Early Sunday morning I am on my way home. I am early for my train, so I wander down the semi-residential street, hoping for a latte. I stand for a long time beneath one of my favorite trees, pink and rose blossoms like starfish. It is full of tight buds, amazing autumn bloom. There are ravens everywhere in the quiet street, the only ones out here with me at this hour. I follow them, drink a decaf soymilk latte on a bench, savor every hot, creamy sip. I see her mountains in the distance, feel an ache to be leaving. Yesterday when we said goodnight there was sweetness between us, and again this morning when I woke her to say goodbye.
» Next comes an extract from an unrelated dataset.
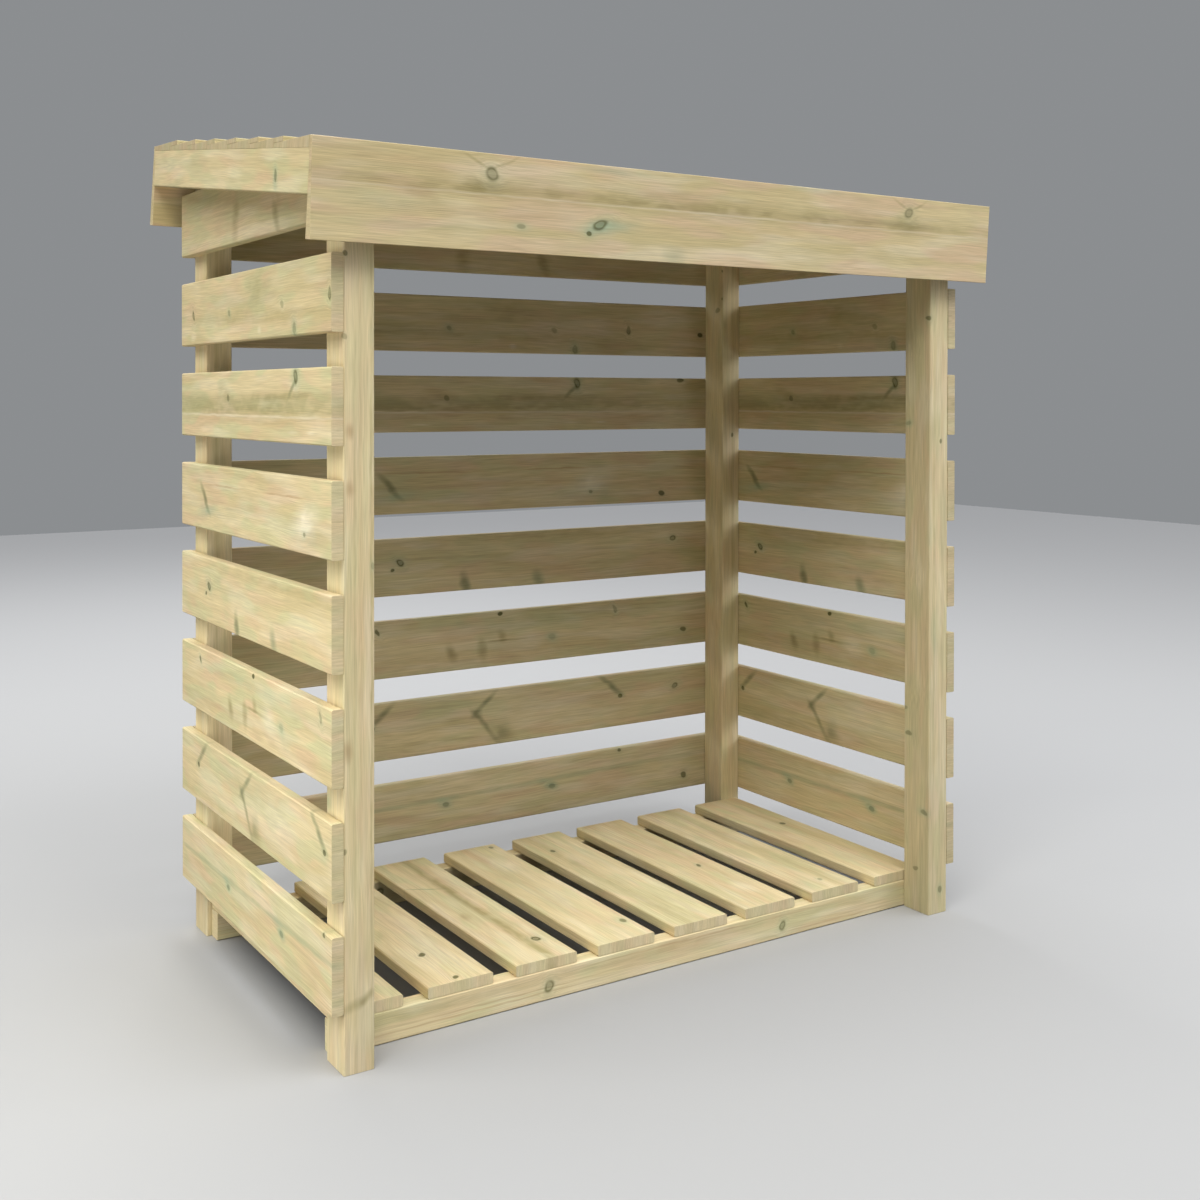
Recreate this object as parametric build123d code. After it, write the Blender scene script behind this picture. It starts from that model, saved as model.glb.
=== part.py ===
from build123d import *
import math
import os

# Open-fronted timber log store with a roof that falls towards the front.
# Millimetres, +Z up, +X to the right, +Y towards the back.
# The pieces are laid out from the foot of the front left post, at the
# post's outer front corner, and are moved at the end so that the origin
# lies on the ground under the middle of the whole store.

# Posts: their size, and how far apart their outer faces are
post_width = 40.0
post_depth = 54.0
frame_width = 1018.0
frame_depth = 581.0

# Wall slats
slat_height = 95.0
slat_thickness = 15.5
slat_pitch = 136.0
slat_first_height = 74.0
slats_per_wall = 8

# Floor: two rails on the ground, and boards from one to the other
rail_depth = 26.0
rail_height = 41.5
rail_end_inset = 8.0
floor_board_width = 95.0
floor_board_thickness = 15.5
floor_board_count = 8
floor_board_end_setback = 0.5

# Roof frame: a rafter at each end, outside the side slats. The top side
# slats are cut to the roof's slope, which leaves them this high in front.
roof_slope = 7.9
top_slat_front_height = 78.0
roof_front_overhang = 28.0
roof_back_overhang = 23.0
rafter_width = 38.0
rafter_height = 53.5

# Tapered boards of the roof and of its two fascias. The topmost roof board
# is ripped narrower at its head, and the rest show about the given width.
taper_board_width = 120.0
taper_board_butt = 14.8
taper_board_head = 6.0
top_board_rip = 7.0
usual_exposure = 87.5
lap_end_clearance = 0.8

# Eased edges
slat_edge_chamfer = 1.6
post_edge_chamfer = 1.4
rafter_edge_chamfer = 1.2
lip_edge_chamfer = 0.8


# Sizes worked out from the ones above
roof_end_overhang = slat_thickness + rafter_width
roof_width = frame_width + 2 * roof_end_overhang
slope_cos = math.cos(math.radians(roof_slope))
slope_sin = math.sin(math.radians(roof_slope))
top_slat_bottom = slat_first_height + (slats_per_wall - 1) * slat_pitch
roof_front_height = top_slat_bottom + top_slat_front_height - roof_front_overhang * slope_sin / slope_cos
rafter_length = (roof_front_overhang + frame_depth + roof_back_overhang) / slope_cos
top_board_width = taper_board_width - top_board_rip
roof_board_count = round((rafter_length - top_board_width) / usual_exposure) + 1
roof_board_exposure = (rafter_length - top_board_width) / (roof_board_count - 1)
taper = (taper_board_butt - taper_board_head) / taper_board_width
floor_board_length = frame_depth - 2 * (post_depth + floor_board_end_setback)


def roof_point(along, above):
    """Y and Z of a point given along the rafters' top edge and square to it."""
    y = -roof_front_overhang + along * slope_cos - above * slope_sin
    z = roof_front_height + along * slope_sin + above * slope_cos
    return (y, z)


def roof_underside_height(y):
    """Height of the rafters' top edge at a distance from the posts' front."""
    return roof_front_height + (y + roof_front_overhang) * slope_sin / slope_cos


def prism_along_x(points, x_start, length):
    """Solid with an outline given in Y and Z, from x_start to the right."""
    outline = Plane.YZ.offset(x_start) * Polyline(*points, close=True)
    return extrude(make_face(outline), amount=length, dir=(1, 0, 0))


def block(x, y, z, width, depth, height):
    """Box with its lowest corner at x, y, z."""
    return Pos(x, y, z) * Box(width, depth, height, align=(Align.MIN, Align.MIN, Align.MIN))


def ease_edges(solid, axis, size):
    """Chamfer the edges that run along one axis."""
    return chamfer(solid.edges().filter_by(axis), size)


# Posts, with their tops cut to the slope of the roof boards
def make_post(x, y):
    tall = roof_underside_height(frame_depth) + post_width
    post = ease_edges(block(x, y, 0, post_width, post_depth, tall), Axis.Z, post_edge_chamfer)
    near = y - post_depth
    far = y + 2 * post_depth
    above_roof = prism_along_x(
        [
            (near, roof_underside_height(near)),
            (far, roof_underside_height(far)),
            (far, 2 * tall),
            (near, 2 * tall),
        ],
        x - post_width,
        3 * post_width,
    )
    return post - above_roof


# Slats of the side walls, nailed to the outer faces of the posts
def make_side_slat(x, number):
    z = slat_first_height + (number - 1) * slat_pitch
    length = frame_depth + slat_thickness
    slat = block(x, 0, z, slat_thickness, length, slat_height)
    slat = ease_edges(slat, Axis.Y, slat_edge_chamfer)
    if z + slat_height <= roof_underside_height(0):
        return slat
    # A slat that would stand above the roof's underside is cut to its slope
    top = z + 2 * slat_height
    above_roof = prism_along_x(
        [
            (-length, roof_underside_height(-length)),
            (2 * length, roof_underside_height(2 * length)),
            (2 * length, top + length),
            (-length, top + length),
        ],
        x - slat_thickness,
        3 * slat_thickness,
    )
    return slat - above_roof


# Slats of the back wall, nailed to the back faces of the back posts
def make_back_slat(number):
    z = slat_first_height + (number - 1) * slat_pitch
    slat = block(0, frame_depth, z, frame_width, slat_thickness, slat_height)
    return ease_edges(slat, Axis.X, slat_edge_chamfer)


# Rails of the floor, on the ground between the front and back posts
def make_floor_rail(y):
    length = frame_width - 2 * rail_end_inset
    rail = block(rail_end_inset, y, 0, length, rail_depth, rail_height)
    return ease_edges(rail, Axis.X, slat_edge_chamfer)


# Boards of the floor, front to back, spread evenly along the rails
def make_floor_boards():
    spread = frame_width - 2 * rail_end_inset - floor_board_width
    pitch = spread / (floor_board_count - 1)
    boards = []
    for number in range(floor_board_count):
        x = rail_end_inset + number * pitch
        y = post_depth + floor_board_end_setback
        board = block(x, y, rail_height, floor_board_width, floor_board_length, floor_board_thickness)
        boards.append(ease_edges(board, Axis.Y, slat_edge_chamfer))
    return Compound(children=boards)


# Rafters, on the outer faces of the side slats
def make_rafter(x):
    corners = [
        roof_point(0, 0),
        roof_point(rafter_length, 0),
        roof_point(rafter_length, -rafter_height),
        roof_point(0, -rafter_height),
    ]
    rafter = prism_along_x(corners, x, rafter_width)
    lower = rafter.edges().filter_by(Axis.X, reverse=True).filter_by(
        lambda edge: abs(edge.tangent_at(0.5).Y) > 0.5
    )
    lower = lower.sort_by(Axis.Z)[:2]
    return chamfer(lower, rafter_edge_chamfer)


# Roof boards: flat below and tapered above. The thick lower edge of each
# board is rebated to a lip that covers the thin head of the next one down.
def make_roof_board(number):
    butt = (roof_board_count - number) * roof_board_exposure
    head = butt + (top_board_width if number == 1 else taper_board_width)
    head_thickness = taper_board_butt - taper * (head - butt)
    lap = taper_board_width - roof_board_exposure
    covered = taper_board_butt - taper * roof_board_exposure
    if number == roof_board_count:
        underside = [roof_point(butt, 0)]
    else:
        rebate_end = butt + lap + lap_end_clearance
        rebate_height = covered - taper * (rebate_end - butt)
        underside = [
            roof_point(butt, covered),
            roof_point(rebate_end, rebate_height),
            roof_point(rebate_end, 0),
        ]
    topside = [roof_point(head, 0), roof_point(head, head_thickness), roof_point(butt, taper_board_butt)]
    board = prism_along_x(underside + topside, -roof_end_overhang, roof_width)
    drip_edge = board.edges().filter_by(Axis.X)
    drip_edge = drip_edge.filter_by(
        lambda edge: math.dist(
            (edge.center().Y, edge.center().Z), roof_point(butt, taper_board_butt)
        ) < lip_edge_chamfer
    )
    return chamfer(drip_edge, lip_edge_chamfer)


# Fascias: the same tapered board, thick edge down, square to the rafters
def make_fascia(inner_face, outward, top):
    bottom = top - taper_board_width
    corners = [
        roof_point(inner_face, top),
        roof_point(inner_face, bottom),
        roof_point(inner_face + outward * taper_board_butt, bottom),
        roof_point(inner_face + outward * taper_board_head, top),
    ]
    return prism_along_x(corners, -roof_end_overhang, roof_width)


back_post_y = frame_depth - post_depth
right_post_x = frame_width - post_width
top_board_head = taper_board_butt - taper * top_board_width

pieces = {
    "post_front_left": make_post(0, 0),
    "post_front_right": make_post(right_post_x, 0),
    "post_back_left": make_post(0, back_post_y),
    "post_back_right": make_post(right_post_x, back_post_y),
    "floor_rail_front": make_floor_rail(post_depth),
    "floor_rail_back": make_floor_rail(back_post_y - rail_depth),
    "floor_boards": make_floor_boards(),
    "rafter_left": make_rafter(-roof_end_overhang),
    "rafter_right": make_rafter(frame_width + slat_thickness),
    "fascia_front": make_fascia(0, -1, taper_board_butt),
    "fascia_back": make_fascia(rafter_length, 1, top_board_head),
}
for number in range(1, slats_per_wall + 1):
    pieces[f"left_slat_{number}"] = make_side_slat(-slat_thickness, number)
    pieces[f"right_slat_{number}"] = make_side_slat(frame_width, number)
    pieces[f"back_slat_{number}"] = make_back_slat(number)
for number in range(1, roof_board_count + 1):
    pieces[f"roof_board_{number}"] = make_roof_board(number)

# The fascias reach furthest forwards and backwards, so the middle of the
# store is half way between their outermost edges.
front_reach = min(vertex.Y for vertex in pieces["fascia_front"].vertices())
back_reach = max(vertex.Y for vertex in pieces["fascia_back"].vertices())
to_origin = Pos(-frame_width / 2, -(front_reach + back_reach) / 2, 0)

os.makedirs("parts", exist_ok=True)
for name, piece in pieces.items():
    export_step(to_origin * piece, f"parts/{name}.step")
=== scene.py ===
import math
import random

import bmesh
import bpy
from mathutils import Matrix, Vector, noise


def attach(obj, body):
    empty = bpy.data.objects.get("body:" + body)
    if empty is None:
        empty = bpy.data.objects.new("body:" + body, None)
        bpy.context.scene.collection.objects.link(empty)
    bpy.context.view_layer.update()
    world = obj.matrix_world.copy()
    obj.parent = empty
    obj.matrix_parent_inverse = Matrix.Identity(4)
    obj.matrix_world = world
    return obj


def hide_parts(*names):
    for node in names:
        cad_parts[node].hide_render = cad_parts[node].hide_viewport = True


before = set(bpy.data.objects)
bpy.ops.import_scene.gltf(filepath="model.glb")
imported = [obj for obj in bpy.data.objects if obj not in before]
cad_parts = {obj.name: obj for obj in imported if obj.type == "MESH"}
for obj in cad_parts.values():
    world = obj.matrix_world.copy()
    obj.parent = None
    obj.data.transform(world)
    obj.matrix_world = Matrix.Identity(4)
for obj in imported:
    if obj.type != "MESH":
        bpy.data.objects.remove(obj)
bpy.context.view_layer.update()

# Open-fronted log store of pale, pressure-treated softwood.
# Metres, +Z up, +X to the right, +Y towards the back.
# Every board is dressed from its own solid: whole faces, arrises that are
# worn a little, and coordinates along, across and through the board, which
# its grain, growth rings and knots are drawn in.

MM = 0.001

SLATS_PER_WALL = 8
ROOF_BOARDS = 7

# Directions of the boards
RIGHT = Vector((1, 0, 0))
BACK = Vector((0, 1, 0))
UP = Vector((0, 0, 1))
ROOF_SLOPE = math.radians(7.9)
UP_SLOPE = Vector((0, math.cos(ROOF_SLOPE), math.sin(ROOF_SLOPE)))
OFF_SLOPE = Vector((0, -math.sin(ROOF_SLOPE), math.cos(ROOF_SLOPE)))

# Marks in the timber. Their places and half sizes are in millimetres along,
# across and through the board from its middle, and their turns in degrees.
# A mark without a place through the board shows on both of its faces, and one
# with a place there reaches a number of its half widths into the board.
WHOLE_DEPTH = 1000.0
MARK_REACH = 2.0
KNOT_REACH = 2.5
# How soft the outlines are, from 0 for a sharp one to 1
KNOT_SOFT = 0.25
SPIKE_SOFT = 0.95
BAND_SOFT = 0.9
SPIKE_STAIN = 0.6
# A knot at least this long has a heart that is lighter than its rim
RING_KNOT = 8
RING_KNOT_HEART = 0.6


def timber_mark(kind, at, size, turn, soft, ink, tint, through, reach):
    """What a mark group needs to know of one mark or knot."""
    whole = through is None
    return {
        "kind": kind,
        "centre": (at[0], at[1], 0.0 if whole else through),
        "size": (size[0], size[1], WHOLE_DEPTH if whole else size[1] * reach),
        "turn": math.radians(turn),
        "soft": soft,
        "ink": ink,
        "tint": tint,
    }


def mark(at, size, turn=0.0, soft=1.0, dark=0.0, green=0.0, stain=0.0, pale=0.0, rose=0.0, through=None):
    """A soft-edged patch of darker, greener, stained, paler or rosier wood."""
    ink = (dark, green, stain)
    tint = (pale, rose, 0.0)
    return timber_mark("mark", at, size, turn, soft, ink, tint, through, MARK_REACH)


def knot(at, size, turn=0.0, dark=0.8, green=0.5, swirl=0.7, through=None, heart=None):
    """A knot: a dark rim, a heart, a green halo, and grain that swirls round it."""
    if heart is None:
        heart = RING_KNOT_HEART if size[0] >= RING_KNOT else 1.0
    ink = (dark, green, heart)
    tint = (0.0, 0.0, swirl)
    return timber_mark("knot", at, size, turn, KNOT_SOFT, ink, tint, through, KNOT_REACH)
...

The night before I had a tantrum in self-hatred, couldn’t decide when to leave, wanted flat, pan-fried noodles but couldn’t bring myself to go get them, settled on making brown rice pasta in green salad for the two of us, settled on leaving Sunday. Then we settled in together with dinner, our closest thing to peace in weeks. I look away from the mountains now, feel again the ache of separation. I glance at my coffee cup, see my name on the label. It is spelled right, even though she didn’t ask me how to spell it. It is such a small thing, but it feels like a gift. Seeing my name reaches into me, softens me somehow, makes me cry. It brings me back to myself. I’ve seen myself in the bathroom mirror a handful of times in the past two days, really seen myself, the first in all this time. I rub my thumb over the label on my cup, and I think, as hard as I tried to take care of myself, maybe I mostly disappeared.